The professor goes on: "He is an
outstanding person, and I think the fact that he is
African-American is testimony to the importance that diversity plays
in the UAW, and they have on their roster of presidents an
African-American as president at long last,", It is important that the leadership of
organized labor reflect the diversity of the membership, but what an individual
stands for is no small matter. As Moses Mayekiso, the South African trade union
leader once said during the Apartheid era, he wasn’t fighting to simply change
the face of the government, but to change the system of government. The same
applies to the trade union movement.
Auto workers, like the rest
of organized labor, have been forced to accept concession after concession in
order to appease the employers. We saw this recently in the UPS strike where
the contract settlement with the Teamsters was voted down but pushed through
due to contractual tricks.
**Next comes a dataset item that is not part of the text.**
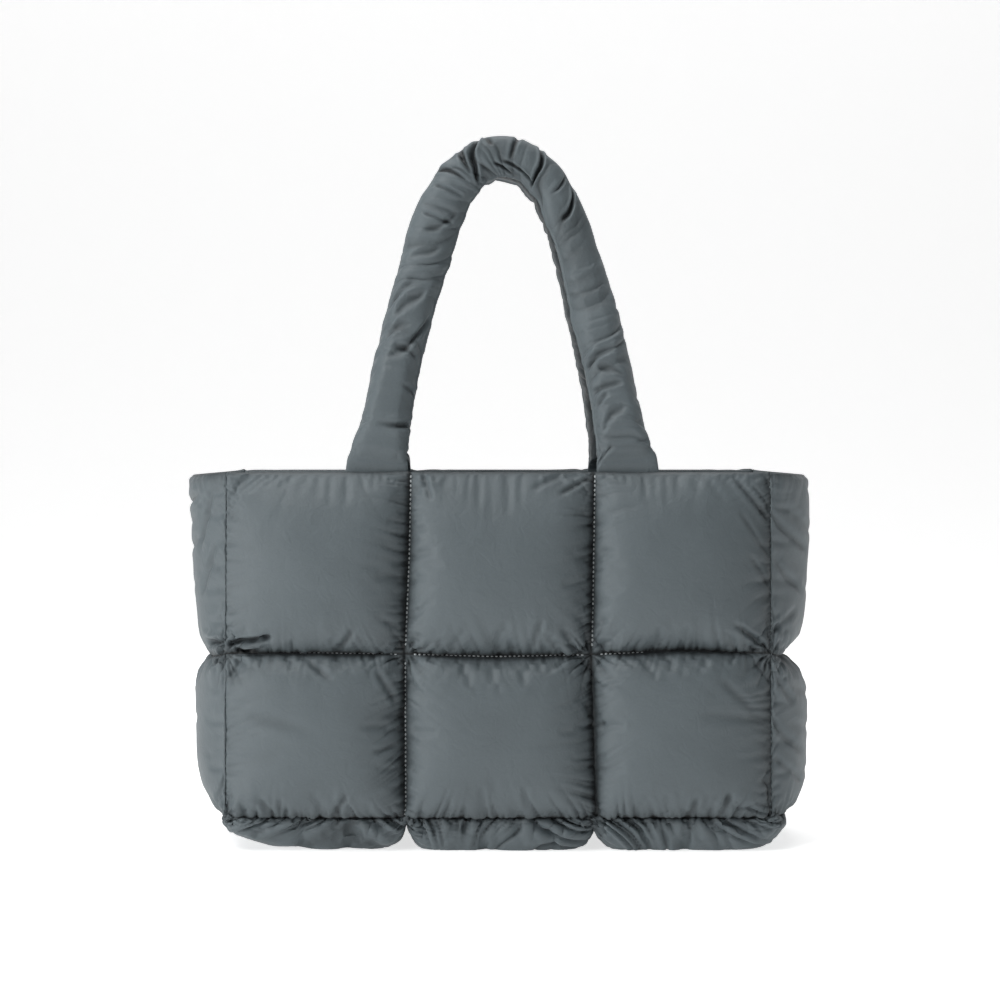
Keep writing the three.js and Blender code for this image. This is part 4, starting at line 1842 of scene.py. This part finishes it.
@dataclass
class NodeDesk:
    """Adds nodes to a tree and links them."""

    tree: bpy.types.NodeTree

    def add(self, kind: str, values: dict | None = None, **settings: object) -> bpy.types.Node:
        """Adds a node.

        Args:
            kind: Type of the node without its ShaderNode prefix.
            values: Values or sockets for its inputs by name or number.
            **settings: Attributes of the node.

        Returns:
            The node.
        """
        node = self.tree.nodes.new(f"ShaderNode{kind}")
        for label, value in settings.items():
            setattr(node, label, value)
        for label, value in (values or {}).items():
            if isinstance(value, bpy.types.NodeSocket):
                self.tree.links.new(value, node.inputs[label])
            else:
                node.inputs[label].default_value = value
        return node

    def math(self, operation: str, *values: object) -> bpy.types.NodeSocket:
        """Adds a Math node and gives its result."""
        node = self.add("Math", dict(enumerate(values)), operation=operation)
        return node.outputs[0]

    def noise(self, vector: bpy.types.NodeSocket, scale: object, detail: float, roughness: float = 0.5,
              distortion: float = 0.0) -> bpy.types.NodeSocket:
        """Adds a Noise Texture and gives its value."""
        return self.add("TexNoise", {"Vector": vector, "Scale": scale, "Detail": detail,
                                     "Roughness": roughness, "Distortion": distortion}).outputs[0]

    def put_out(self, **sockets: bpy.types.NodeSocket) -> None:
        """Links sockets to the group's outputs, whose names have spaces for underscores."""
        for label, socket in sockets.items():
            self.tree.links.new(socket, self.tree.nodes["out"].inputs[label.replace("_", " ")])


class SharedEffects:
    """Shader node groups that several materials use."""

    def __init__(self) -> None:
        """Builds each group once."""
        self.weave = self._weave()
        self.crinkle = self._crinkle()
        self.tone = self._tone()

    @staticmethod
    def _weave() -> bpy.types.NodeTree:
        """Plain weave: threads over and under, as the product of two sines on the flat cloth.

        Returns:
            The group, which puts out a height.
        """
        inputs = {"Cloth": "Vector", "Threads": "Float", "Unevenness": "Float"}
        tree = node_group("plain weave", inputs, {"Height": "Float"})
        desk, source = NodeDesk(tree), tree.nodes["in"].outputs
        parts = desk.add("SeparateXYZ", {"Vector": source["Cloth"]}).outputs
        turn = desk.math("MULTIPLY", source["Threads"], math.pi)
        warp = desk.math("SINE", desk.math("MULTIPLY", parts["X"], turn))
        weft = desk.math("SINE", desk.math("MULTIPLY", parts["Y"], turn))
        over = desk.math("MULTIPLY", warp, weft)
        slub = desk.noise(source["Cloth"], 900.0, 1.0)
        rough = desk.math("MULTIPLY", slub, source["Unevenness"])
        desk.put_out(Height=desk.math("ADD", over, rough))
        return tree

    @staticmethod
    def _crinkle() -> bpy.types.NodeTree:
        """Fine creases of thin cloth: folded noise at two sizes, stronger beside seams.

        Returns:
            The group, which puts out a height.
        """
        inputs = {"Place": "Vector", "Scale": "Float", "Seams": "Float", "Near Seam": "Float"}
        tree = node_group("fine creases", inputs, {"Height": "Float"})
        desk, source = NodeDesk(tree), tree.nodes["in"].outputs
        broad = desk.noise(source["Place"], source["Scale"], 2.0, 0.5, 0.6)
        folded = desk.math("ABSOLUTE", desk.math("SUBTRACT", broad, 0.5))
        small = desk.noise(source["Place"], desk.math("MULTIPLY", source["Scale"], 3.1), 2.0, 0.5, 0.3)
        beside = desk.math("MULTIPLY_ADD", source["Near Seam"], source["Seams"], 0.25)
        fine = desk.math("MULTIPLY", desk.math("ABSOLUTE", desk.math("SUBTRACT", small, 0.5)), beside)
        desk.put_out(Height=desk.math("ADD", folded, fine))
        return tree

    @staticmethod
    def _tone() -> bpy.types.NodeTree:
        """Cloudy change of tone and gloss over the cloth, with painted shade at the seams and in
        wrinkles.

        Returns:
            The group, which puts out a colour and a roughness.
        """
        inputs = {"Place": "Vector", "Light": "Color", "Dark": "Color", "Near Seam": "Float",
                  "Seam Shade": "Float", "Gloss": "Float"}
        tree = node_group("cloth tone", inputs, {"Color": "Color", "Roughness": "Float"})
        desk, source = NodeDesk(tree), tree.nodes["in"].outputs
        cloud = desk.noise(source["Place"], 14.0, 3.0)
        speck = desk.noise(source["Place"], 700.0, 1.0)
        mixed = desk.math("MULTIPLY_ADD", speck, 0.5, desk.math("MULTIPLY", cloud, 0.7))
        base = desk.add("MixRGB", {"Fac": mixed, "Color1": source["Dark"], "Color2": source["Light"]})
        # Painted shade: the colour is mixed towards black by the mask times its strength.
        shade = desk.math("MULTIPLY", source["Near Seam"], source["Seam Shade"])
        darker = desk.add("MixRGB", {"Fac": shade, "Color1": base.outputs[0], "Color2": (0, 0, 0, 1)})
        worn = desk.math("MULTIPLY_ADD", cloud, 0.16, source["Gloss"])
        desk.put_out(Color=darker.outputs[0], Roughness=desk.math("MULTIPLY_ADD", speck, 0.06, worn))
        return tree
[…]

There is a lot more we have to change within
organized labor beyond a few corrupt individuals.
If you are in a trade union
raise a resolution in your local against any government interference in the
internal affairs of the UAW
2 comments:
You are in lala land about this Richard. A total and complete culture of corruption with no significant reform impetus coming from the locals or the members. Better to figure out how to use the impending take over to rebuild the union.
My problem with your position is that it argues that the entire membership is either corrupt and on board with being in a criminally corrupt organization, or they are just this passive mass that is incapable of any independent action at all. As if the objective conditions around them will not have any impact on their behavior whatsoever.
If this is true this paints a pretty dismal picture of the working class as a whole and sections of organized labor in particular.
Are you not arguing that the present leadership that has pretty much gone along with decades of class collaboration and seemingly ignored or been totally unaware of illegal activity will, with the assistance of one of the most corrupt capitalist governments on earth transform, not only the union's inernal financial practices, but strengthen rank and file power and control as well. I can't see that happening.